Return only the lines running from the line with "if shape.isNull() or" down to the line with "bpy.data.objects.remove(obj)", both included, exactly as they appear.

- [RECORDED INFORMATION]
**********
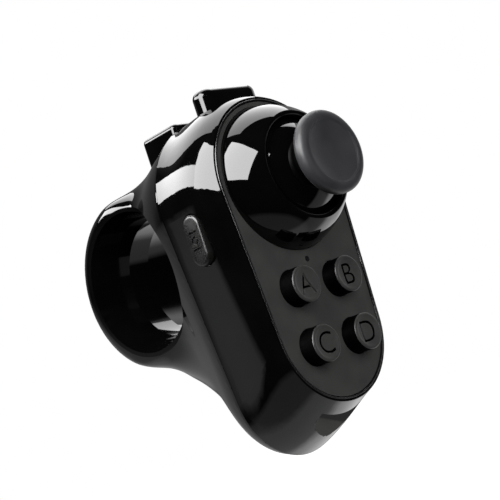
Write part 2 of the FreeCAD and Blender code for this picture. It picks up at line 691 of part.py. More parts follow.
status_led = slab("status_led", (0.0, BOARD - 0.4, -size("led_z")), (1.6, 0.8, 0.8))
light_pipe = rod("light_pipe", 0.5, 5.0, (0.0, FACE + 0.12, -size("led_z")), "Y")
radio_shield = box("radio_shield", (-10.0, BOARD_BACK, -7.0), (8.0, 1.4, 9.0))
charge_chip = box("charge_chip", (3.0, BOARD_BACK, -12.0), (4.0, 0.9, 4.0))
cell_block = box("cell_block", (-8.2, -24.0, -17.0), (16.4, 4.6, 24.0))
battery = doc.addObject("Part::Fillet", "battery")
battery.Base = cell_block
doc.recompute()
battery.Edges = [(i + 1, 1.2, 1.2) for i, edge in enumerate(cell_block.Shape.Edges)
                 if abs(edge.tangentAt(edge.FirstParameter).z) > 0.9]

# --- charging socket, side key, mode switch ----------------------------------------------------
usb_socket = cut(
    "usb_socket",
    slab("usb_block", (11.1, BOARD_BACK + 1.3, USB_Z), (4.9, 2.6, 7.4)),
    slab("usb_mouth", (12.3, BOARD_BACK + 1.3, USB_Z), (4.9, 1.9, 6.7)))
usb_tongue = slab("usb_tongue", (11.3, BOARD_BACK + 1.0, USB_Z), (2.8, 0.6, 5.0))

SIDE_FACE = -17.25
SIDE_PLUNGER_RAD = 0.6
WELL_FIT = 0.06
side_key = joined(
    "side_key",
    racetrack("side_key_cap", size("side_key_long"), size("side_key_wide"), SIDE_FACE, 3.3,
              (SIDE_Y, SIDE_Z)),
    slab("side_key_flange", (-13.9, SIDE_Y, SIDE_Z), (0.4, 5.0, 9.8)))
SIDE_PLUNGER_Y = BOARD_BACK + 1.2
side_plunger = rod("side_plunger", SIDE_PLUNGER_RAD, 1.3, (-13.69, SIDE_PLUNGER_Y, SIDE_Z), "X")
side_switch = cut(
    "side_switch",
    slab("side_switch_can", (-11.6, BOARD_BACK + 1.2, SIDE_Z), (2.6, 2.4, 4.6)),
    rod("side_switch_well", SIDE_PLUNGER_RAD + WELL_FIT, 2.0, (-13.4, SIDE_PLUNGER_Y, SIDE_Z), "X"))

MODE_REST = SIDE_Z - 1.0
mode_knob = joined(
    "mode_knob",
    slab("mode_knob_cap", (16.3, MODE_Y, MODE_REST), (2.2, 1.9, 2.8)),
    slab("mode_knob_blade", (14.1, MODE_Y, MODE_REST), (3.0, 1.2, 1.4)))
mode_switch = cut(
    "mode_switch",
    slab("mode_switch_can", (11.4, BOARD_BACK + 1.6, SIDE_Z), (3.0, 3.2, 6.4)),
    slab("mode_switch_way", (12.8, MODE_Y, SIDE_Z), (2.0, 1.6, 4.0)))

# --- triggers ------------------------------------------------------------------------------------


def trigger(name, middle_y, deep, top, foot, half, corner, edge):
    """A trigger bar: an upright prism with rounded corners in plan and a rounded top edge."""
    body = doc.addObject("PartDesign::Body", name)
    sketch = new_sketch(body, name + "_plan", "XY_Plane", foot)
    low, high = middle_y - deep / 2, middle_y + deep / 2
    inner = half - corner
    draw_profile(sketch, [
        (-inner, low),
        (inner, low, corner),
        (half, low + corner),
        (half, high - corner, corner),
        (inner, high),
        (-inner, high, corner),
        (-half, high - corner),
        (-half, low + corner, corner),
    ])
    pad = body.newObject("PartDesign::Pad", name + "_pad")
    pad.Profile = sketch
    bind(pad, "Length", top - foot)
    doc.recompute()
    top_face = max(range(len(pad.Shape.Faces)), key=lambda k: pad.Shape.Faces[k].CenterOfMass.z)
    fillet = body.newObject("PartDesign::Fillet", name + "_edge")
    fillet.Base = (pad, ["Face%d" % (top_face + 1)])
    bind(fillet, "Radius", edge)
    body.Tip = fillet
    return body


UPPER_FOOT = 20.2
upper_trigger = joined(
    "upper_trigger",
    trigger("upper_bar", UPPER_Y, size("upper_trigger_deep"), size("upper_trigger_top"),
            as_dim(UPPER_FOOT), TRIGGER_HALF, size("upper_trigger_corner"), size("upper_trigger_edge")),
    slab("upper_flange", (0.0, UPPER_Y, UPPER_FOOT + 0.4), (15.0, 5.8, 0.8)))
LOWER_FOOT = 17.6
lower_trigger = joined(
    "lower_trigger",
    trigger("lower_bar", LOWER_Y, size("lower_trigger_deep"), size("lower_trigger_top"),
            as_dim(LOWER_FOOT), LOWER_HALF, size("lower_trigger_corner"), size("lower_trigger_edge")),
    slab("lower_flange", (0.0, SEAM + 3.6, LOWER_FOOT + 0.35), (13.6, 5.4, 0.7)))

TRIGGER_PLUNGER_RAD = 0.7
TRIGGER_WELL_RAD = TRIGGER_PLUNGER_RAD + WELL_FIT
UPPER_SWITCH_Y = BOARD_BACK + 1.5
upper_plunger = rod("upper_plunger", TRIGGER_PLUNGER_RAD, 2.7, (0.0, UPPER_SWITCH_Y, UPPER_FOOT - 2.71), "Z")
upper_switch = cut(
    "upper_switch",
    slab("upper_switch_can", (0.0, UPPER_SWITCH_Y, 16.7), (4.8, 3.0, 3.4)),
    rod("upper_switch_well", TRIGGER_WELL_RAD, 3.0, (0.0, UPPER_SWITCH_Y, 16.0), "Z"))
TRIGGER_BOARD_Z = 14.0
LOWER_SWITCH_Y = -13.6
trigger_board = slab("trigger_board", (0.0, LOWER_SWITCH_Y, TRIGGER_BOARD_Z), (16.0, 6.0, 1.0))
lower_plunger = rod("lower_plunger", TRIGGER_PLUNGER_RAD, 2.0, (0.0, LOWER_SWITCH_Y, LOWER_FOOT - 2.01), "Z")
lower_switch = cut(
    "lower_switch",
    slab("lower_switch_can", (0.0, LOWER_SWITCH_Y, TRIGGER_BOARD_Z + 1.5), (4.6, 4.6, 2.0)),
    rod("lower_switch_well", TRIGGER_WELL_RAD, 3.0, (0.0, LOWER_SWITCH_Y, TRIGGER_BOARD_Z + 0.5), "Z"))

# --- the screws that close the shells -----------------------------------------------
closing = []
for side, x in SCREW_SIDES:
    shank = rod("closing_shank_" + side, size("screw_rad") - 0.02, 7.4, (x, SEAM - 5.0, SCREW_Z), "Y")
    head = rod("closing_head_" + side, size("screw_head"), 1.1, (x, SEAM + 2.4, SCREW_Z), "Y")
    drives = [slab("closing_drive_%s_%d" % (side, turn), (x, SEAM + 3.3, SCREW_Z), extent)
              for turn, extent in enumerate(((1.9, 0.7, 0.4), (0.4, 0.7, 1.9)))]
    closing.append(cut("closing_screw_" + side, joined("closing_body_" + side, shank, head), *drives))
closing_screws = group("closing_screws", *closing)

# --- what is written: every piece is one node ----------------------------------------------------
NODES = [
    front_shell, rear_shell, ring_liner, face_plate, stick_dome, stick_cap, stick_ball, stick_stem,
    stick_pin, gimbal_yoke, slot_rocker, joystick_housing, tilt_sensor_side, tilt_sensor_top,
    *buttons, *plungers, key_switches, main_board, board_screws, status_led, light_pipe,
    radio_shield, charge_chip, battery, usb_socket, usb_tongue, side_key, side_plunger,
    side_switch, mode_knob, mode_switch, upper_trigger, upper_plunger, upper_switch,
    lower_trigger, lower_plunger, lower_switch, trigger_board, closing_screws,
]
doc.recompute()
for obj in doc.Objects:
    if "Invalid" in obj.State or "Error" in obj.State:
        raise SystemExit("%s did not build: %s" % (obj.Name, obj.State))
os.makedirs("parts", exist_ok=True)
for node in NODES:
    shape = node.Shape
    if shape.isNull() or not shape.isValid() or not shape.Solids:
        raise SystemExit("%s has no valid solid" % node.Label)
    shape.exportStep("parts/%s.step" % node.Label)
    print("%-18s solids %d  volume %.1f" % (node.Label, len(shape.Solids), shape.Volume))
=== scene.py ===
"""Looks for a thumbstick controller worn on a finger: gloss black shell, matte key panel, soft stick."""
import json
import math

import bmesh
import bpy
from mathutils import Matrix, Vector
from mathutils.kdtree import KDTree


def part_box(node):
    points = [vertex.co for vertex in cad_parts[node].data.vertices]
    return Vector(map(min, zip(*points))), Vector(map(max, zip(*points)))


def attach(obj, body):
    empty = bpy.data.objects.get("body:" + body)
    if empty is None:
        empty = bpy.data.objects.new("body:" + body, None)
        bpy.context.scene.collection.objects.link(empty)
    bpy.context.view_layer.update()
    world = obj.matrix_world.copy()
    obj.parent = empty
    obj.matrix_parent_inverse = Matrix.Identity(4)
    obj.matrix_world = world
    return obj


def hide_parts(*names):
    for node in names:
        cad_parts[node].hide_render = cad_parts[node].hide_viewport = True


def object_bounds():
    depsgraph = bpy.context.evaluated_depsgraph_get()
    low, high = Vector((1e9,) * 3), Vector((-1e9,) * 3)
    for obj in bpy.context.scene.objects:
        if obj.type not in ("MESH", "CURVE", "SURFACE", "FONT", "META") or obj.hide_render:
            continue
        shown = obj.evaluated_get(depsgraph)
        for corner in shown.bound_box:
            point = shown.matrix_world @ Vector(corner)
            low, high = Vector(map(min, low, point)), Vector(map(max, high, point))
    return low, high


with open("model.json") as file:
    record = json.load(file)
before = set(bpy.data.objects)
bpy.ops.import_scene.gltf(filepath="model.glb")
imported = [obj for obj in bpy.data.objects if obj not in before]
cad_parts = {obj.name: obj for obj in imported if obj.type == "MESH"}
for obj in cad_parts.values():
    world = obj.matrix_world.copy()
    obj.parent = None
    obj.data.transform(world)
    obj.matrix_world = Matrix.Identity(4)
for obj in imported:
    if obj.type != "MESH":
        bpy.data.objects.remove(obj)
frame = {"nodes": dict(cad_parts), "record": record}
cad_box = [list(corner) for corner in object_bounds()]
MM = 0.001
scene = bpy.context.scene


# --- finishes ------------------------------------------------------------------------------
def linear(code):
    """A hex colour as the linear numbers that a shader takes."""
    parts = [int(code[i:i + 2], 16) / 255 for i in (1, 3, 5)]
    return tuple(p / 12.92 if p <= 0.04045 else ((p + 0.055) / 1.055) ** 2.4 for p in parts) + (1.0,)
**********
- [THE RESULT]
    if shape.isNull() or not shape.isValid() or not shape.Solids:
        raise SystemExit("%s has no valid solid" % node.Label)
    shape.exportStep("parts/%s.step" % node.Label)
    print("%-18s solids %d  volume %.1f" % (node.Label, len(shape.Solids), shape.Volume))
=== scene.py ===
"""Looks for a thumbstick controller worn on a finger: gloss black shell, matte key panel, soft stick."""
import json
import math

import bmesh
import bpy
from mathutils import Matrix, Vector
from mathutils.kdtree import KDTree


def part_box(node):
    points = [vertex.co for vertex in cad_parts[node].data.vertices]
    return Vector(map(min, zip(*points))), Vector(map(max, zip(*points)))


def attach(obj, body):
    empty = bpy.data.objects.get("body:" + body)
    if empty is None:
        empty = bpy.data.objects.new("body:" + body, None)
        bpy.context.scene.collection.objects.link(empty)
    bpy.context.view_layer.update()
    world = obj.matrix_world.copy()
    obj.parent = empty
    obj.matrix_parent_inverse = Matrix.Identity(4)
    obj.matrix_world = world
    return obj


def hide_parts(*names):
    for node in names:
        cad_parts[node].hide_render = cad_parts[node].hide_viewport = True


def object_bounds():
    depsgraph = bpy.context.evaluated_depsgraph_get()
    low, high = Vector((1e9,) * 3), Vector((-1e9,) * 3)
    for obj in bpy.context.scene.objects:
        if obj.type not in ("MESH", "CURVE", "SURFACE", "FONT", "META") or obj.hide_render:
            continue
        shown = obj.evaluated_get(depsgraph)
        for corner in shown.bound_box:
            point = shown.matrix_world @ Vector(corner)
            low, high = Vector(map(min, low, point)), Vector(map(max, high, point))
    return low, high


with open("model.json") as file:
    record = json.load(file)
before = set(bpy.data.objects)
bpy.ops.import_scene.gltf(filepath="model.glb")
imported = [obj for obj in bpy.data.objects if obj not in before]
cad_parts = {obj.name: obj for obj in imported if obj.type == "MESH"}
for obj in cad_parts.values():
    world = obj.matrix_world.copy()
    obj.parent = None
    obj.data.transform(world)
    obj.matrix_world = Matrix.Identity(4)
for obj in imported:
    if obj.type != "MESH":
        bpy.data.objects.remove(obj)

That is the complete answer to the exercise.